The sorcerer’s condescending tone irked Anna, just as Avery’s had, but she wasn’t married to Brill, and she smiled and asked, “Why couldn’t you use just a drum to replicate thunder, rather than requiring both a falk horn and a violincello?” Anna watched Brill intently.
Brill swallowed hard, then squinted at Anna. For a moment, he said nothing. Then he took another swallow of the vinegarlike wine. “No one has tried to create storm magic in a century—except for the dark ones—and they use the chorus—the power of massed voices.”
“Why couldn’t you use a drum?” Anna broke off a corner of the dark bread, still the best part of the meals Serna offered.
“It is like matching voices with different melodies and the same words.”
“We call that ‘harmony,’” supplied Anna.
“If the match be not perfect,” Brill continued as if she had not spoken, “then both singers could be destroyed.”
“But you said that the darksingers used massed voices.”

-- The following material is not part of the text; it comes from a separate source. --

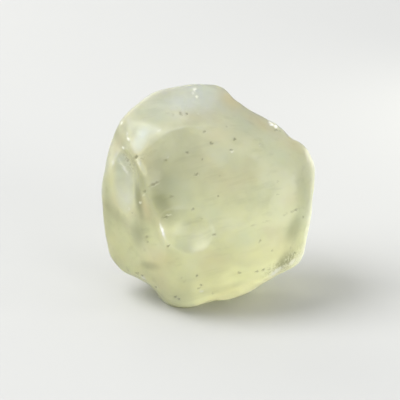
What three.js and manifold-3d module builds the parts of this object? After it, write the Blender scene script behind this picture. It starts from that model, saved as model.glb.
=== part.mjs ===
// A nodule of Libyan desert glass: one wind-worn lump of pale yellow silica glass, standing on a flat spot.
// Lengths are in millimetres and angles in degrees. +Z is up. The broad face looks along -Y and leans back.
//
// The lump is worked out as a distance from its centre along each direction. It starts as a thick lens
// whose rim follows a drawn outline. Flat cuts and round hollows are then taken off it, each with its own
// worn edge, and gentle waves are worn all over.
// The face frame is the one that the outline is drawn in: u to the right, v up and w out of the broad face.

import * as THREE from "three";
import { mergeVertices } from "three/addons/utils/BufferGeometryUtils.js";
import Module from "manifold-3d";

// How far the broad face leans back from upright.
const FACE_LEAN = 20;

// The lens: how far it bulges to the front and back, and the power that makes it squarer than an ellipse.
const FRONT_DEPTH = 20.5;
const BACK_DEPTH = 19;
const SQUARENESS = 2.6;

// How far the flat spot lies below the centre.
const FOOT_DROP = 24.7;

// How many parts each edge of the starting ball is split into, less one.
const MESH_DETAIL = 20;

// The rim as the broad face shows it, [u, v], anticlockwise from the right.
const OUTLINE = [
  [25.5, 2.0], [25.6, 5.4], [25.1, 8.4], [24.0, 11.0], [22.2, 12.8], [19.8, 14.2], [17.6, 16.2],
  [14.3, 18.3], [10.2, 20.6], [6.7, 23.0], [3.8, 25.8], [-1.1, 26.7], [-6.3, 26.4], [-12.9, 24.6],
  [-17.3, 21.6], [-21.0, 17.4], [-23.5, 11.6], [-24.8, 5.4], [-25.2, -1.9], [-24.6, -8.9], [-23.2, -14.8],
  [-21.2, -17.4], [-17.3, -19.6], [-13.6, -21.8], [-10.8, -25.4], [-8.5, -26.9], [-6.0, -27.1],
  [1.1, -25.3], [5.9, -24.4], [9.1, -23.3], [15.8, -19.2], [21.3, -16.4], [22.8, -13.6], [23.9, -8.9],
  [24.8, -2.5],
];

// Each cut takes material off around a point [u, v] of the front, side 1, or of the back, side -1.
// turn and lift aim its normal, in degrees to the right and up from straight out of that side. depth is how
// far it bites there, and edge is how widely its rim is worn round. A flat has no bow. A hollow is part of
// an egg whose radii across, along and deep are bow, and spin turns its long way clockwise from upright.
// A floor cuts a hollow off level, with its own aim and depth, and valley is the width over which it curves
// up into the wall.
const CUTS = [
  { name: "broad face", side: 1, at: [4, 0], turn: 5, lift: -2, depth: 3.8, edge: 3 },
  { name: "left side", side: 1, at: [-18, -2], turn: -50, lift: -15, depth: 3, edge: 1.4 },
  { name: "upper left side", side: 1, at: [-20, 10], turn: -60, lift: 6, depth: 1.1, edge: 1 },
  { name: "top", side: 1, at: [-6, 20], turn: -6, lift: 44, depth: 3.7, edge: 1.4 },
  { name: "flake", side: 1, at: [-15.5, 14], turn: -14, lift: 20, depth: 2, edge: 1.2 },
  {
    name: "thumb hollow", side: 1, at: [1.5, 5], turn: 0, lift: 0, depth: 7.6, edge: 2.4,
    bow: [28, 22, 22], floor: { turn: -5, lift: -6, depth: 4.8, valley: 3 },
  },
  {
    name: "lower dish", side: 1, at: [-4.4, -8], turn: -4, lift: 8, depth: 4.1, edge: 1.8,
    bow: [9.5, 9.5, 9.5],
  },
  {
    name: "lower groove", side: 1, at: [-14.5, -9.5], turn: -36, lift: -12, depth: 3.2, edge: 1.6,
    bow: [5, 12, 6], spin: -6,
  },
  {
    name: "left oval", side: 1, at: [-20.5, 1], turn: -66, lift: 8, depth: 4.2, edge: 0.9,
    bow: [8, 12, 9],
  },
  { name: "upper right", side: 1, at: [13, 17], turn: 28, lift: 46, depth: 1.5, edge: 3 },
  { name: "underside", side: 1, at: [6, -21], turn: 14, lift: -52, depth: 1.2, edge: 1.4 },
  { name: "right shoulder", side: 1, at: [18, 3], turn: 36, lift: 4, depth: 0.8, edge: 7 },
  { name: "lower right corner", side: 1, at: [18.5, -12.5], turn: 46, lift: -22, depth: 1.6, edge: 2 },
  { name: "back face", side: -1, at: [4, 2], turn: 10, lift: 8, depth: 2, edge: 3 },
  { name: "back top", side: -1, at: [3, 18], turn: 6, lift: 46, depth: 2.4, edge: 2 },
  { name: "back left", side: -1, at: [-16, -6], turn: -42, lift: -10, depth: 2.2, edge: 2.4 },
  {
    name: "back dish", side: -1, at: [9, -7], turn: 24, lift: -14, depth: 2.4, edge: 1.2,
    bow: [16, 16, 16],
  },
  {
    name: "back flake", side: -1, at: [-8, 9], turn: -18, lift: 16, depth: 2.2, edge: 1,
    bow: [12, 12, 12],
  },
];

// Gentle waves worn all over. Each is shorter than the one before by shrink, and as steep, and starts later
// by shift, a share of its length.
const WAVES = { count: 9, longest: 17, shrink: 0.8, steepness: 0.006, shift: 0.27 };

// The rim's sway out of its plane: the share of its radius for a wave once round and a wave twice round.
const SWAY = { once: 0.1, onceAt: 60, twice: 0.07, twiceAt: 80 };

// Farther than any part of the lump, for a ray that misses a cut.
const FAR = 1000;

const radians = THREE.MathUtils.degToRad;

// The outline as bearing and radius, in order of bearing.
const RIM = OUTLINE.map(([u, v]) => ({
  bearing: (Math.atan2(v, u) + 2 * Math.PI) % (2 * Math.PI),
  radius: Math.hypot(u, v),
}));

// The rim's radius at a bearing: a cubic through the outline's points, with its slope at each point taken
// from the points on either side.
function rimRadius(bearing) {
  const count = RIM.length;
  const turn = 2 * Math.PI;
  const knot = (i) => {
    const wrapped = RIM[((i % count) + count) % count];
    return { bearing: wrapped.bearing + turn * Math.floor(i / count), radius: wrapped.radius };
  };
  const slope = (i) =>
    (knot(i + 1).radius - knot(i - 1).radius) / (knot(i + 1).bearing - knot(i - 1).bearing);
  const angle = bearing < RIM[0].bearing ? bearing + turn : bearing;
  let start = 0;
  while (start < count - 1 && knot(start + 1).bearing <= angle) start += 1;
  const a = knot(start);
  const b = knot(start + 1);
  const span = b.bearing - a.bearing;
  const t = (angle - a.bearing) / span;
  const ease = t * t * (3 - 2 * t);
  return (
    a.radius * (1 - ease) +
    b.radius * ease +
    span * (slope(start) * t * (1 - t) ** 2 - slope(start + 1) * t * t * (1 - t))
  );
}

// How far forward of the face frame's own plane the rim lies, as a share of its radius: a wave once round
// and a wave twice round, so that it isn't flat.
function rimSway(bearing) {
  const once = SWAY.once * Math.cos(bearing - radians(SWAY.onceAt));
  return once + SWAY.twice * Math.cos(2 * bearing + radians(SWAY.twiceAt));
}

// The lens: distance from the centre along a unit direction of the face frame.
function lensDistance(direction) {
  const bearing = (Math.atan2(direction.y, direction.x) + 2 * Math.PI) % (2 * Math.PI);
  const across = Math.hypot(direction.x, direction.y);
  const out = direction.z - across * rimSway(bearing);
  const depth = out > 0 ? FRONT_DEPTH : BACK_DEPTH;
  const sum = (across / rimRadius(bearing)) ** SQUARENESS + (Math.abs(out) / depth) ** SQUARENESS;
  return sum ** (-1 / SQUARENESS);
}

// The point of the lens that the broad face, or the back, shows at [u, v].
function lensPoint([u, v], side) {
  let low = 0;
  let high = side * 2 * BACK_DEPTH;
  for (let step = 0; step < 40; step += 1) {
    const middle = (low + high) / 2;
    const point = new THREE.Vector3(u, v, middle);
    if (point.length() < lensDistance(point.clone().normalize())) low = middle;
    else high = middle;
  }
  return new THREE.Vector3(u, v, low);
}

// The normal that turn and lift aim, out of the given side.
function aim(side, turn, lift) {
  const level = Math.cos(radians(lift));
  const sideways = Math.sin(radians(turn)) * level;
  const outward = side * Math.cos(radians(turn)) * level;
  return new THREE.Vector3(sideways, Math.sin(radians(lift)), outward);
}

// A plane by its normal and its distance from the centre.
const plane = (point, normal) => ({ normal, reach: point.dot(normal) });

// Each cut as planes and an egg: its axes across, along and out, each divided by that radius, and its
// centre.
const cutters = CUTS.map(({ side, at, turn, lift, depth, edge, bow, spin = 0, floor }) => {
  const top = lensPoint(at, side);
  const out = aim(side, turn, lift);
  if (!bow) return { edge, flat: plane(top.clone().addScaledVector(out, -depth), out) };
  const right = aim(side, turn + 90, 0);
  const up = aim(side, turn, lift + 90);
  const cosine = Math.cos(radians(spin));
  const sine = Math.sin(radians(spin));
  const across = right.clone().multiplyScalar(cosine).addScaledVector(up, -sine);
  const along = up.clone().multiplyScalar(cosine).addScaledVector(right, sine);
  const axes = [across, along, out].map((axis, i) => axis.clone().divideScalar(bow[i]));
  const middle = top.clone().addScaledVector(out, bow[2] - depth);
  const centre = new THREE.Vector3(...axes.map((axis) => axis.dot(middle)));
  if (!floor) return { edge, axes, centre };
  const level = aim(side, floor.turn, floor.lift);
  const bottom = plane(top.clone().addScaledVector(level, -floor.depth), level);
  return { edge, axes, centre, bottom, valley: floor.valley };
});

// Where a ray from the centre meets a plane.
function flatDistance({ normal, reach }, direction) {
  const facing = direction.dot(normal);
  return facing > 0 ? reach / facing : FAR;
}

// The lesser of two distances, with the ridge where they meet worn round over a width.
function wornLesser(a, b, width) {
  const near = Math.max(width - Math.abs(a - b), 0) / width;
  return Math.min(a, b) - (near * near * width) / 4;
}

// Where a ray from the centre meets a cut: a flat, or the near side of a hollow's egg and its floor.
function cutDistance(cutter, direction) {
  if (cutter.flat) return flatDistance(cutter.flat, direction);
  const ray = new THREE.Vector3(...cutter.axes.map((axis) => axis.dot(direction)));
  const along = ray.dot(cutter.centre);
  const inside = along ** 2 - ray.lengthSq() * (cutter.centre.lengthSq() - 1);
  if (along <= 0 || inside <= 0) return FAR;
  const wall = (along - Math.sqrt(inside)) / ray.lengthSq();
  if (!cutter.bottom) return wall;
  return -wornLesser(-wall, -flatDistance(cutter.bottom, direction), cutter.valley);
}

// The waves' directions, turned by the golden angle round a ball.
const waves = Array.from({ length: WAVES.count }, (_, i) => {
  const height = 1 - (2 * (i + 0.5)) / WAVES.count;
  const across = Math.sqrt(1 - height ** 2);
  const turn = i * Math.PI * (3 - Math.sqrt(5));
  const length = WAVES.longest * WAVES.shrink ** i;
  const heading = new THREE.Vector3(across * Math.cos(turn), across * Math.sin(turn), height);
  return {
    heading: heading.divideScalar(length),
    start: WAVES.shift * i,
    size: WAVES.steepness * length,
  };
});

// How far the waves move a point of the surface out.
function undulation(point) {
  const wave = ({ heading, start, size }) => size * Math.sin(2 * Math.PI * (point.dot(heading) + start));
  return waves.reduce((sum, each) => sum + wave(each), 0);
}

// The point of the finished surface along a unit direction of the face frame.
function surfacePoint(direction) {
  const distance = cutters.reduce(
    (least, cutter) => wornLesser(least, cutDistance(cutter, direction), cutter.edge),
    lensDistance(direction),
  );
  const point = direction.clone().multiplyScalar(distance);
  return point.addScaledVector(direction, undulation(point));
}

// A ball of even triangles with each corner moved to the lump's surface, stood up in the part's frame.
function lumpGeometry() {
  const ball = new THREE.IcosahedronGeometry(1, MESH_DETAIL);
  ball.deleteAttribute("normal");
  ball.deleteAttribute("uv");
  const lump = mergeVertices(ball);
  const corners = lump.getAttribute("position");
  const direction = new THREE.Vector3();
  for (let i = 0; i < corners.count; i += 1) {
    const point = surfacePoint(direction.fromBufferAttribute(corners, i).normalize());
    corners.setXYZ(i, point.x, point.y, point.z);
  }
  return lump.rotateX(radians(90 - FACE_LEAN));
}

// The joining and cutting of solids.
const wasm = await Module();
wasm.setup();

// A solid from a geometry's closed triangles.
function solidFrom(geometry) {
  return new wasm.Manifold(
    new wasm.Mesh({
      numProp: 3,
      vertProperties: geometry.getAttribute("position").array,
      triVerts: new Uint32Array(geometry.index.array),
    }),
  );
}

// A geometry from a solid's triangles.
function geometryFrom(solid) {
  const mesh = solid.getMesh();
  return new THREE.BufferGeometry()
    .setAttribute("position", new THREE.BufferAttribute(mesh.vertProperties, 3))
    .setIndex(new THREE.BufferAttribute(mesh.triVerts, 1));
}

// A slab whose top is the plane of the flat spot, to cut the lump's underside off level.
function floorSlab() {
  const size = 4 * BACK_DEPTH;
  const slab = new THREE.BoxGeometry(size, size, size).translate(0, 0, -FOOT_DROP - size / 2);
  slab.deleteAttribute("normal");
  slab.deleteAttribute("uv");
  return mergeVertices(slab);
}

// Moves a geometry so that the middle of its box's underside is the origin.
function standAtOrigin(geometry) {
  geometry.computeBoundingBox();
  const middle = geometry.boundingBox.getCenter(new THREE.Vector3());
  return geometry.translate(-middle.x, -middle.y, -geometry.boundingBox.min.z);
}

const glass = new THREE.MeshStandardMaterial({ color: 0xc6c8a0, roughness: 0.45, metalness: 0 });
const nodule = new THREE.Mesh(
  standAtOrigin(geometryFrom(solidFrom(lumpGeometry()).subtract(solidFrom(floorSlab())))),
  glass,
);
nodule.name = "glass_nodule";

const part = new THREE.Group();
part.add(nodule);

export default part;
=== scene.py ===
"""Looks of a nodule of Libyan desert glass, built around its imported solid.

The nodule is one lump of pale yellow natural glass. Its surface is worked out as a distance from the centre
along each direction: a thick lens whose rim follows a drawn outline, less flat cuts and round hollows, with
fine relief. The face frame is the one in which the outline is drawn: u right, v up and w out of the face.
"""

import logging
import math
from dataclasses import dataclass, field
from enum import Enum

import bpy
import numpy as np
from mathutils import Matrix, Vector

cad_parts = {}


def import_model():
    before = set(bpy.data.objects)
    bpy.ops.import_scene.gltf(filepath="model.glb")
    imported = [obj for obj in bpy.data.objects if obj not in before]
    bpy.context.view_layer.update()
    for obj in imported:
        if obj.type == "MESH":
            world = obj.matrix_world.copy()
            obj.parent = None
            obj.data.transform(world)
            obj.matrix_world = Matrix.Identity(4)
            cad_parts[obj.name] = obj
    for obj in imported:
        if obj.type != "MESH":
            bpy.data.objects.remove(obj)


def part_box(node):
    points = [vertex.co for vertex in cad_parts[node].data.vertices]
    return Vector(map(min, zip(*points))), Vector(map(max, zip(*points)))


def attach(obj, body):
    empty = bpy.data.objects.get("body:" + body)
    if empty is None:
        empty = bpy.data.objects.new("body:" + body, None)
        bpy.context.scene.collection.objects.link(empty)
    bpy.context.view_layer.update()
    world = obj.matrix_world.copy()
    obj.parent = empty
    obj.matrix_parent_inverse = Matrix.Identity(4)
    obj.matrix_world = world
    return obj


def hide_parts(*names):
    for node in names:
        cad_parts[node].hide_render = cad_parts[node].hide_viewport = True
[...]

“They sing the same notes and words in chorus. That is different.”
She wondered how different—or were sorcerers so paranoid, or untrusting, like rival tenors, that harmony was effectively avoided? She ate more of the bread, wondering why she was not becoming a balloon.
“You continually surprise me, Lady Anna. Burning paper, and actually reading.”
“Don’t most sorceresses read?”
Brill laughed, not unkindly. “Very few sorcerers or sorceresses could have read what you obviously did. The talent to cast spells does not necessarily require reading. Young Daffyd’s friend Jenny cannot print or read her name, but she is good at summonings and sendings—if someone else supplies the spell and music. That earns her a fair living.”
Anna shook her head at the reminders that Liedwahr was still mainly an oral culture, even in spell magic, and one where a prosperous woman was one who owned a small house. She noted that, once again, Brill hadn’t answered the question. “Why wouldn’t a drum be enough?”
The briefest of frowns vanished from the sorcerer’s face. “It has to do with the nature of magic. There is no link between one drumbeat and another. All are the same tone, and by the construction of the drum, all must be of the same tone.” He pulled at his chin. “The first Evult was said to have wrought spells with drums of different pitches, but no one has tried that since, not that I know of, although who would know what they do on the Eastern Isles or in far Sturinn?” Brill turned to Anna, and with that cheerfully false smile, added, “You still puzzle me, lady. You understand some aspects of music, yet not others. Your voice is firm, precise, yet spells seem foreign to you. Once given a hint, you can perform a spell as powerfully as the best, yet you seem to know no spells.”